Dating techniques based on the radioactive decay of a form of carbon in the rubble layers show the events occurred in six different episodes between 70,000 and 16,000 years ago. But Hunt noted they did not occur at regularly-spaced intervals, as might be expected with a solar-induced phenomenon.

Instead, "their intervals decrease over time," Malin added. "And you can't decrease solar cycles by making the Earth rotate faster around the sun or the seasons somehow shorten."

The opposing idea -- that an ice buildup caused the icebergs to break off -- was supported by evidence the Canadian ice sheet was steadily accumulating between roughly 110,000 and 14,000 years ago. Cores of ancient material, taken from today's Greenland's ice sheet and from ocean sediments, revealed higher amounts at that time of a form of oxygen that increases as the climate cools and ice deposits thicken.

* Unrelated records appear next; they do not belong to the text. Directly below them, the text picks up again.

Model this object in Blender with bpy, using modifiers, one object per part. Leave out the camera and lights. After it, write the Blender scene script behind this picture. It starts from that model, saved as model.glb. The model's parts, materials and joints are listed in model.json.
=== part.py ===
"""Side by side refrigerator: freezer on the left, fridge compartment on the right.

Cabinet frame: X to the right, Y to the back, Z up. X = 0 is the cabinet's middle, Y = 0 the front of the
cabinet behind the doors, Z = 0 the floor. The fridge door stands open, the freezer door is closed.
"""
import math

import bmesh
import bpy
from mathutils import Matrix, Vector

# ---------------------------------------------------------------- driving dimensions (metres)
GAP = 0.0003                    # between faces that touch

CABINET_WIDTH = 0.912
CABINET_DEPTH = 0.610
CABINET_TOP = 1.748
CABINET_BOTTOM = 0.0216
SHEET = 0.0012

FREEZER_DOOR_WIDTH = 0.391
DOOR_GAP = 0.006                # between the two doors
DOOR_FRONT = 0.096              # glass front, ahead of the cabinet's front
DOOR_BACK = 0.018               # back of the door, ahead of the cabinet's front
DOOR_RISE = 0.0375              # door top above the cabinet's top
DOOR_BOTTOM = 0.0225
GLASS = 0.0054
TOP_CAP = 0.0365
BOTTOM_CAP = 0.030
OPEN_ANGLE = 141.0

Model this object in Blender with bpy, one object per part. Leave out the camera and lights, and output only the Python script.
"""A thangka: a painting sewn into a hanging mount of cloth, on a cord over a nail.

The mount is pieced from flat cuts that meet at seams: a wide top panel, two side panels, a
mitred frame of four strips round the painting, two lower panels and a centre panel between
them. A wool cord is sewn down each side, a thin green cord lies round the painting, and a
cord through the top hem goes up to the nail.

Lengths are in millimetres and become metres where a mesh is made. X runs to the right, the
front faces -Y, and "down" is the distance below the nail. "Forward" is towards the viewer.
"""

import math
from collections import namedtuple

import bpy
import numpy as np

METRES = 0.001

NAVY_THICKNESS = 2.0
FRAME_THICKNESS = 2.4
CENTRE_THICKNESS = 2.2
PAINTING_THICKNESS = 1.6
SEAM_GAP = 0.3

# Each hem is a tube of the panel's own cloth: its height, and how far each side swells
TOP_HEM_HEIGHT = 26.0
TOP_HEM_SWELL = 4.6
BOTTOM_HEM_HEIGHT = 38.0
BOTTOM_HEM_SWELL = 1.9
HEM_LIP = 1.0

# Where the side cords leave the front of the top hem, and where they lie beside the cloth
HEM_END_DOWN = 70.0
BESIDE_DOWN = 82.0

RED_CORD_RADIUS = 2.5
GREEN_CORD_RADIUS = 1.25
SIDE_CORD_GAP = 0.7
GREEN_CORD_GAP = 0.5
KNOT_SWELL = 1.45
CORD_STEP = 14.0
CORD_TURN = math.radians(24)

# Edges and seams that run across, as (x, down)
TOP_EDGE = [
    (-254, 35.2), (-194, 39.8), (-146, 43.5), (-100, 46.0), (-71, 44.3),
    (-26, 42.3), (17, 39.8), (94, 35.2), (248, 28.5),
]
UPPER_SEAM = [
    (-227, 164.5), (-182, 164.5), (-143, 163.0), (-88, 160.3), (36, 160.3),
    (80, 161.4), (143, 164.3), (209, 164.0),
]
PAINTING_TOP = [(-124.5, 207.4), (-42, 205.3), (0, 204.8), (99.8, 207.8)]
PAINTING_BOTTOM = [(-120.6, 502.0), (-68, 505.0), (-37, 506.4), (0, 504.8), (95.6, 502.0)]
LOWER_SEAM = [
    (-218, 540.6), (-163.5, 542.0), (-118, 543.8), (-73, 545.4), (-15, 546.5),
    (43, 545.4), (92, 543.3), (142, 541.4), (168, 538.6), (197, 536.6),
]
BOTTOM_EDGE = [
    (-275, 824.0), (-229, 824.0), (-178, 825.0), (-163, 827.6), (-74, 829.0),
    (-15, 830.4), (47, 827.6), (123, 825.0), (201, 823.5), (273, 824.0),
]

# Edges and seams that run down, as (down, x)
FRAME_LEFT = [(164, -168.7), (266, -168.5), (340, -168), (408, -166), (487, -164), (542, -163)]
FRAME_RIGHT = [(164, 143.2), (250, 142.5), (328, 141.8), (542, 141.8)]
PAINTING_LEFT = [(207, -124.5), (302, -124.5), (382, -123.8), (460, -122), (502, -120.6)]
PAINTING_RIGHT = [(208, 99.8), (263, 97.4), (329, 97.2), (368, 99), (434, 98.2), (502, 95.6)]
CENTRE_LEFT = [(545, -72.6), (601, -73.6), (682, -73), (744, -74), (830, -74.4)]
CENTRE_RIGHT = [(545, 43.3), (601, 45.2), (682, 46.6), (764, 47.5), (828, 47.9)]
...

While such an ice buildup could lead to the "binge-purge" cycle scenario, Malin and Hunt argue that those cycles would have occurred at more evenly-spaced intervals and at a slower rate than the recorded Heinrich events did.

Each theorized iceberg purge would take an estimated 750 years to complete, too long to agree with other evidence that the iceberg swarms calved off in very short intervals, the Duke researchers added. They noted the rubble layers contain almost no foraminifera, tiny shell bearing animals that naturally accumulate on the seafloor at a slow and predictable rate over time. That absence suggest these layers were deposited suddenly.

So, Malin, an earthquake expert, developed evidence for a different explanation for the iceberg flotillas. His calculations showed the ice sheet's growing mass could have caused the underlying Canadian crust to fail at approximately the same intervals as the Heinrich event.

Earthquakes normally occur along zones where Earth's crustal plates are colliding, sliding underneath each other, or separating. But Malin and Hunt cited evidence for quakes outside of these so-called "tectonic plate boundaries" too.

The scientists published their "iceload-induced" earthquake scenario in the May 14 issue of the scientific journal Nature. Malin is an associate professor of Earth and ocean sciences at Duke's Nicholas School of the Environment, and Hunt is a Ph.D. physicist who studied geology in the school's Earth and ocean sciences division before moving to the University of California at Riverside.